Acid-hybridized expanded perlite as a composite phase-change material in wallboards

Form-stable composite phase change materials (PCMs) for use in wallboards were prepared by absorbing stearic acid (SA) and lauric acid (LA) eutectic mixtures into the pores of expanded perlite (EP) via vacuum impregnation. The microstructure, thermal properties and the thermal reliability of the composite PCMs were characterized by thermogravimetric and differential scanning calorimetry, X-ray diffraction, Fourier transform infrared spectroscopy, and scanning electron microscopy. The results indicate that the maximum SA–LA absorption of the EP was as high as 65 wt% without any melted SA–LA leakage. The latent heat of the composite PCMs was 119.0 J g−1 at its melting temperature of 31.69 °C and 117.4 J g−1 at its freezing temperature of 30.01 °C. A thermal cycling test showed that the composite PCMs have excellent structural stability and thermal reliability after 100 melt–freeze cycles.

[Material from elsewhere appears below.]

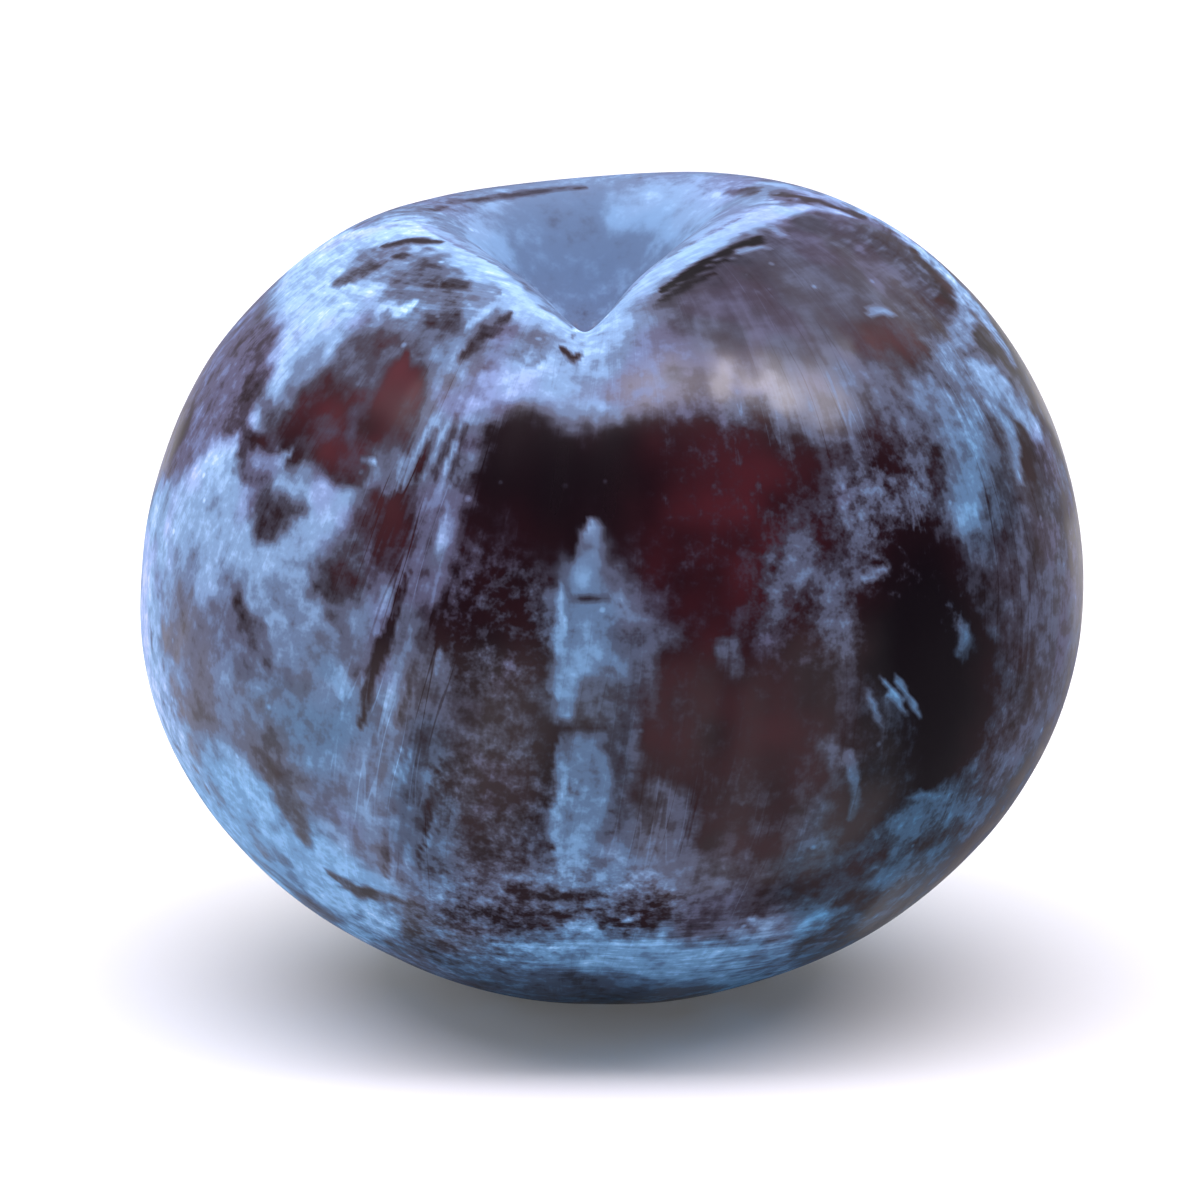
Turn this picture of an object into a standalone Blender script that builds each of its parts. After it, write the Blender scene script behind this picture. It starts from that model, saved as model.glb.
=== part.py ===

A gypsum-based building wallboard containing 6 wt% SA–LA/EP had a low density (0.924 g cm−3), high mechanical strength (2.19 MPa), and remarkable heating preservation performance. These properties indicate that the composite PCMs that we used for wallboards can be considered an efficient heating preservation material for practical applications in building energy conservation.